--- start Task input ---

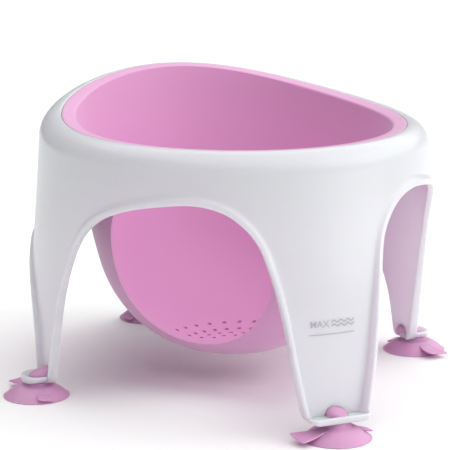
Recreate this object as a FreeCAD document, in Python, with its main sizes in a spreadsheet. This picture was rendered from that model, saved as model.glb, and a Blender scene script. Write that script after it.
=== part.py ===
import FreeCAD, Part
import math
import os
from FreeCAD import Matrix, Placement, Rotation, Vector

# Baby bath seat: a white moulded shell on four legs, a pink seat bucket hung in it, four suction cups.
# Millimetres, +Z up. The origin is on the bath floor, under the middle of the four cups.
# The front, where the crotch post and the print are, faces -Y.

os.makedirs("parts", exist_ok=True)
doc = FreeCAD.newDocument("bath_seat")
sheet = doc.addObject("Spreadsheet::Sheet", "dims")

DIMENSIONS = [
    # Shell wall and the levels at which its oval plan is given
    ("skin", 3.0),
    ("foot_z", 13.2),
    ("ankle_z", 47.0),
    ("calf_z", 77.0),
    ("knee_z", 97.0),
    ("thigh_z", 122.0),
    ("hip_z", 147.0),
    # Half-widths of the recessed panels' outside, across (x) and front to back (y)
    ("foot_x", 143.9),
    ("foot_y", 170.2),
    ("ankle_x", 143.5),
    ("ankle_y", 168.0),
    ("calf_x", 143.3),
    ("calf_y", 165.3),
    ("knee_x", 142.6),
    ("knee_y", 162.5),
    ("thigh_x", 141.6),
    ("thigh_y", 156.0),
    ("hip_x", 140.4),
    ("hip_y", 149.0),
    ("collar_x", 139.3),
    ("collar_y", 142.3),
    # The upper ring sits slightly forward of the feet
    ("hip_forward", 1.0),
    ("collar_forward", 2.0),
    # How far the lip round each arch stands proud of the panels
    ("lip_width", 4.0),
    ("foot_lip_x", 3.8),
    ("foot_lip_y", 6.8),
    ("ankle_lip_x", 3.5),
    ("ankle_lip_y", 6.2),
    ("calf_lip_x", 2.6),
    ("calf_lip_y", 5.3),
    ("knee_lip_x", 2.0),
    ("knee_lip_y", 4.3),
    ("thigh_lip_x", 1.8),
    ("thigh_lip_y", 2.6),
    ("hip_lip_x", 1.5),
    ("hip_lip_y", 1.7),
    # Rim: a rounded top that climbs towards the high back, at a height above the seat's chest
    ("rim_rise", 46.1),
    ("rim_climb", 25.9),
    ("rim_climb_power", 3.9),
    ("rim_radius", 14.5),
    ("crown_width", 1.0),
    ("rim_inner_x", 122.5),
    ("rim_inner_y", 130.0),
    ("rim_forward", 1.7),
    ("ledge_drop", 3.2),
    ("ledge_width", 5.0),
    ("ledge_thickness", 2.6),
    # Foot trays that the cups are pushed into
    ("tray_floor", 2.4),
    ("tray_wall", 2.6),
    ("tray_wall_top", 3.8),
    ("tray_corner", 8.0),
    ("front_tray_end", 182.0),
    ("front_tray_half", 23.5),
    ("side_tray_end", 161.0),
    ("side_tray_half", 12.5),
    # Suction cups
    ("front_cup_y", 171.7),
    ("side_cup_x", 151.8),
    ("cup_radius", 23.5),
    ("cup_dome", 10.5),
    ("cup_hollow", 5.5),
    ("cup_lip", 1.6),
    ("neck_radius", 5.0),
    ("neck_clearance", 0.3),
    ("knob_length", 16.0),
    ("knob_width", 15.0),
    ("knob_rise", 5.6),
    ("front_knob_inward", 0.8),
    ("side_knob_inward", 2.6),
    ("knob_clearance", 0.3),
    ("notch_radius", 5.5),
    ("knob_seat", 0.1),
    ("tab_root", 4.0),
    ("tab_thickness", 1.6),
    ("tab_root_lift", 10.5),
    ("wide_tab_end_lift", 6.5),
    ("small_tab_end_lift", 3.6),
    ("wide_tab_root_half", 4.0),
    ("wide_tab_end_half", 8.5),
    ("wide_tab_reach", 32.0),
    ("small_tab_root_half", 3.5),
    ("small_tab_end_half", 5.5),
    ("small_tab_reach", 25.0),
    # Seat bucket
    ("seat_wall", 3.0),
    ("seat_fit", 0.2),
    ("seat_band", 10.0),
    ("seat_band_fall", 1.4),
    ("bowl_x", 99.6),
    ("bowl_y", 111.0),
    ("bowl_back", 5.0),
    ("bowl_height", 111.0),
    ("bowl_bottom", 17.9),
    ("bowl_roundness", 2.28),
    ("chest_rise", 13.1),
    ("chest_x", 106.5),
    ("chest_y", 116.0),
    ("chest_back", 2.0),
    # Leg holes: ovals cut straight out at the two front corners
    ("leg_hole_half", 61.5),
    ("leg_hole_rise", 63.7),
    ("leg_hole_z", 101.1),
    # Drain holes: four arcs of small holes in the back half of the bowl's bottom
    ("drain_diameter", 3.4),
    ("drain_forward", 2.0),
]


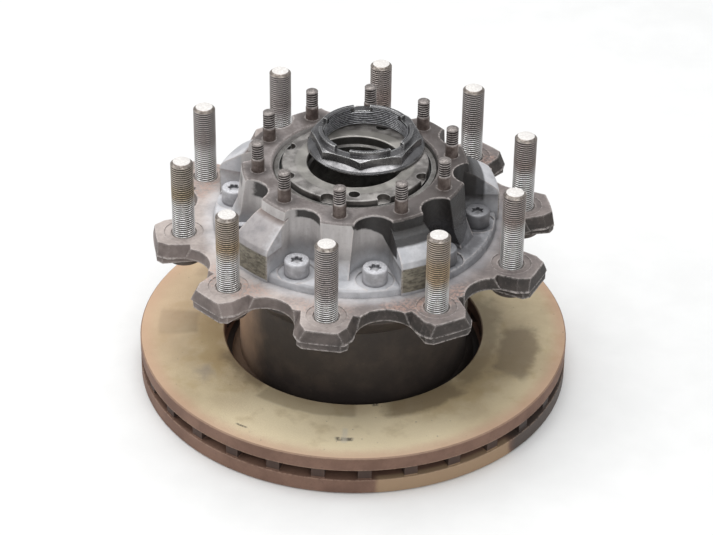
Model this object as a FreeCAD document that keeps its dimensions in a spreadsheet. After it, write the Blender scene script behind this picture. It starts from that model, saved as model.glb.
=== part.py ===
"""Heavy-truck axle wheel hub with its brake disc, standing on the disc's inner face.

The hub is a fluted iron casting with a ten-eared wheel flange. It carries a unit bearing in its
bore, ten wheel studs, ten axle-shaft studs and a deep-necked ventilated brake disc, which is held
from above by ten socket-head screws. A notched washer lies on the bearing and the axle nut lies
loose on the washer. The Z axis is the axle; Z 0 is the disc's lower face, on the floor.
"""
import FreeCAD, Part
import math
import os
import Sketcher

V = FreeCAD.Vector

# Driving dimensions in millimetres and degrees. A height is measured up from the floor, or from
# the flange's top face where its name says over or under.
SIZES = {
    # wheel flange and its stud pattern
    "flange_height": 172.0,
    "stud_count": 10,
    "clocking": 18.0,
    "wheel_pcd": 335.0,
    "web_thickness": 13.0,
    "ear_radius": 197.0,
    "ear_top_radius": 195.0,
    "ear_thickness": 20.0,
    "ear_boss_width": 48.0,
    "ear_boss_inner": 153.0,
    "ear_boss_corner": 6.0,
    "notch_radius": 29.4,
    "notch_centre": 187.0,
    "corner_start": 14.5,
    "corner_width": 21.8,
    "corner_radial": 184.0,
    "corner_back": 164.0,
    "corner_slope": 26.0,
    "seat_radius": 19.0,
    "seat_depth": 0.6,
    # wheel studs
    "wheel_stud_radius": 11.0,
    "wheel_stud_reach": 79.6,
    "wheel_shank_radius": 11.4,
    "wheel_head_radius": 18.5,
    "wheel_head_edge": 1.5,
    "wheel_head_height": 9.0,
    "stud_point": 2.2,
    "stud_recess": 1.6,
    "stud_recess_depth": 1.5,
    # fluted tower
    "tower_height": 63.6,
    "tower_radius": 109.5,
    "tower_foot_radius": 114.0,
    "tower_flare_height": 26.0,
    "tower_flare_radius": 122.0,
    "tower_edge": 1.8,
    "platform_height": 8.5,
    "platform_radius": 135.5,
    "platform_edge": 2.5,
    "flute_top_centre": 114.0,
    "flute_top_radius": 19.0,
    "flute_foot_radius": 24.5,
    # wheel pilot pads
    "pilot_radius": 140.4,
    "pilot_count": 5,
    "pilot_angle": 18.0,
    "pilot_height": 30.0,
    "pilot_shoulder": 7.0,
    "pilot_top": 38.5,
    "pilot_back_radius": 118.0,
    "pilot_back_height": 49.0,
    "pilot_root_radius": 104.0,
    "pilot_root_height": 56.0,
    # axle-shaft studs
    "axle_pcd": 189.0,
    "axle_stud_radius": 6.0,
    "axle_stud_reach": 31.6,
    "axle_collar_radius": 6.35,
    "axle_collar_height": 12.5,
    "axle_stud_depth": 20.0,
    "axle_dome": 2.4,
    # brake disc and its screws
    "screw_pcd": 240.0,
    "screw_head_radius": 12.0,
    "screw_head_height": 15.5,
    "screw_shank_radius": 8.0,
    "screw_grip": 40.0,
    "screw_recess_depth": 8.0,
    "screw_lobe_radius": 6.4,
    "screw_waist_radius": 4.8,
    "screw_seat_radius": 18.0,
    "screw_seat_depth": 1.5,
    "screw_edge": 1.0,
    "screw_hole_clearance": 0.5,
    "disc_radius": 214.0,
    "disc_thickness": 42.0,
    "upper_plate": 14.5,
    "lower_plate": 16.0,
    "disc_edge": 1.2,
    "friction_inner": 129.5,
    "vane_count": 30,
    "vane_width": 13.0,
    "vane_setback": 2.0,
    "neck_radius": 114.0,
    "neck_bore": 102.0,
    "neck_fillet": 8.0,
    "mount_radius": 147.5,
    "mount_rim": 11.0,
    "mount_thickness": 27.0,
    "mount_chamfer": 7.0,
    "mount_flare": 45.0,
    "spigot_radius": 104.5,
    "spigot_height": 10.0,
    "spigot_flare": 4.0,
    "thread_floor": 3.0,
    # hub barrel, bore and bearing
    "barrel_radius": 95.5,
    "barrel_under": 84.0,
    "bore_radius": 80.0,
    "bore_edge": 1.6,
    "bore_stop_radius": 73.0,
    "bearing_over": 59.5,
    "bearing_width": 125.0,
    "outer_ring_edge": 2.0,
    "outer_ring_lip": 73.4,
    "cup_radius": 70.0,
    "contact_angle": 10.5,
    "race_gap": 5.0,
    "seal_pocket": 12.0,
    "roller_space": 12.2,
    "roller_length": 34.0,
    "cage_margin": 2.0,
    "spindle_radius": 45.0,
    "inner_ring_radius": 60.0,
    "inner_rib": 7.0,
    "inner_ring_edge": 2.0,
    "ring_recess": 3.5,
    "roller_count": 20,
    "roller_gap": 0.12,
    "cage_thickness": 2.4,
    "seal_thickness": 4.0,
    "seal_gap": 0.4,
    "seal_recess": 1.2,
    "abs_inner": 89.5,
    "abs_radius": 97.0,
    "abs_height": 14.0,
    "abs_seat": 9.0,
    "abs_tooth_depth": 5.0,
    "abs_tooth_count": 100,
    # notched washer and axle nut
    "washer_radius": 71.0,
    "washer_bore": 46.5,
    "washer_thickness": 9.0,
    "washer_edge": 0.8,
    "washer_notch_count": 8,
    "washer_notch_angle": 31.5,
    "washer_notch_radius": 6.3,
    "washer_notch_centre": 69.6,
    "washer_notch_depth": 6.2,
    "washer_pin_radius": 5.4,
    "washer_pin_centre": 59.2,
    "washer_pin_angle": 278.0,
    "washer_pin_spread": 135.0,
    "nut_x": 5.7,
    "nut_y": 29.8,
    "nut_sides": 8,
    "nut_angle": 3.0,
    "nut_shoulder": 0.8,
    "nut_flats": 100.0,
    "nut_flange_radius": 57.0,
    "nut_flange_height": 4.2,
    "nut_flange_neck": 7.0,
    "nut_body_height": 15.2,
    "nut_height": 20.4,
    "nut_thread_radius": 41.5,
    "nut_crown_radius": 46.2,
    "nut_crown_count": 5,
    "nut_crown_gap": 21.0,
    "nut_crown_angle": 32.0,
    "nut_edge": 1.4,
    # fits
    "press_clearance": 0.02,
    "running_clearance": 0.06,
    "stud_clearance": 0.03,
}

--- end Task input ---

• Goal of the exercise: Using the data above, extract exactly the lines from the one that holds "Model this object" to the one that holds "V = FreeCAD.Vector", both ends included, and no others.

• Answer to the task:
Model this object as a FreeCAD document that keeps its dimensions in a spreadsheet. After it, write the Blender scene script behind this picture. It starts from that model, saved as model.glb.
=== part.py ===
"""Heavy-truck axle wheel hub with its brake disc, standing on the disc's inner face.

The hub is a fluted iron casting with a ten-eared wheel flange. It carries a unit bearing in its
bore, ten wheel studs, ten axle-shaft studs and a deep-necked ventilated brake disc, which is held
from above by ten socket-head screws. A notched washer lies on the bearing and the axle nut lies
loose on the washer. The Z axis is the axle; Z 0 is the disc's lower face, on the floor.
"""
import FreeCAD, Part
import math
import os
import Sketcher

V = FreeCAD.Vector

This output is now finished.